Suggs Lab uses tissue engineering to study tumors, vascular diseases

Areeba Khwaja

The human body has the amazing ability to heal itself naturally. However, sometimes even the body could use some help. 

The Suggs Lab in the Department of Biomedical Engineering at UT-Austin is working to provide that kick-start. Researchers are using tissue engineering to enhance healing and restore function in conditions such as cancerous tumor growths, inadequate blood supply and cardiac arrest. The lab uses stem cell therapy to promote vascular health and a model that sheds light on tumor growth in the human body, among other methods to improve the effectiveness of the heart. 

Tissue engineering is a way for researchers to start growing cells to restore, regenerate or improve damaged organs. To do this, scientists use synthesized structures that mimic the extracellular matrix, or a structure cells can grow on, to create a support system for new cell growth. They can then use these cells for further research. 

Shane Allen, a graduate biomedical engineering student who works in the Suggs Lab, uses 3-D hydrogels to better understand how tumors grow in the human body. 3-D hydrogels are large molecules that swell up when they come into contact with water. Researchers use 3-D hydrogels to manipulate and replicate the conditions of the human body.

“Instead of looking inside the cell, we study the outside of the cell to see what’s going on the tissue level,” Allen said.  

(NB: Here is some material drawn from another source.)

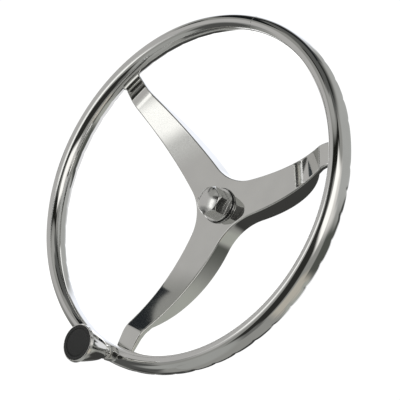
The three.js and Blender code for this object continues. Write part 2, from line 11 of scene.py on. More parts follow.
import bpy
import bmesh
from mathutils import Matrix, Vector


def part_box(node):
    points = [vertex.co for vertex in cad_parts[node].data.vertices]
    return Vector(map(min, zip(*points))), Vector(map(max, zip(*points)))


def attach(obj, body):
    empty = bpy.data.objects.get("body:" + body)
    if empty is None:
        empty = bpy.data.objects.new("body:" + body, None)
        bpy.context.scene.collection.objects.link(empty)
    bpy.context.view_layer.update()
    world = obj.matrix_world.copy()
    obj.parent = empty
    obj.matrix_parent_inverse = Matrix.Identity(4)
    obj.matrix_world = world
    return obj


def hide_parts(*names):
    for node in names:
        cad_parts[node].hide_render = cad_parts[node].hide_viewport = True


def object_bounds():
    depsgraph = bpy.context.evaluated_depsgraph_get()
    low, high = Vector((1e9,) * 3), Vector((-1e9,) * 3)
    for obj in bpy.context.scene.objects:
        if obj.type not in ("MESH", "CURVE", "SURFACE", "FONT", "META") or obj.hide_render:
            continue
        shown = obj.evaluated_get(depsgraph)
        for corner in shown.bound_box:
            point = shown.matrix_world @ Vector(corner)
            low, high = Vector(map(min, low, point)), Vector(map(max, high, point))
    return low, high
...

This year, the American Cancer Society predicts that 595,690 people will die of cancer in the United States alone. In his most recent State of the Union address, President Barack Obama called out to researchers and scientists to find a cure for cancer. Researchers across the United States are using lab techniques such as tissue engineering to better understand cancerous tumor growth. 

Allen said that he uses 3-D hydrogels to replicate the stiffness of tissue and measure how different cells respond to it. These factors give researchers clues about how cancer grows. For example, the stiffness of breast cancer tissue can show how aggressively the cancer is spreading, according to Allen.

“In theory, if we can understand the mechanism behind the interaction cells have with their environment and then block that mechanism, we can potentially use this pathway to administer tumor therapies,” Allen said.

In addition to cancer, researchers in the lab are working on therapies for ischemia, or reduced blood flow to certain areas of the body. Biomedical engineering graduate student Chelsea Kraynak studies how scientists can improve the lifespan of stem cells in the human body. 

Kraynak said that signaling between stem cells influences how fast the tissue can regenerate. However, stem cells struggle to survive in the harsh environment of the human body — they usually die within a few seconds after injection. 

“The idea is that by promoting their survival for longer, there would be an enhanced effect that the stem cell therapy would have on vascular regeneration,” Kraynak said. 

Kraynak’s research may help doctors treat peripheral artery disease, which results in reduced blood flow away from the heart to other parts of the body. Peripheral artery disease is a common symptom of chronic illnesses, such as diabetes and heart disease, according to Kraynak. 

While it will take time for the clinical applications of tissue engineering to become publicly available, advances in this field could potentially apply to many medical conditions. 

“Our goal is to design systems to regenerate and influence cellular behavior,” Allen said.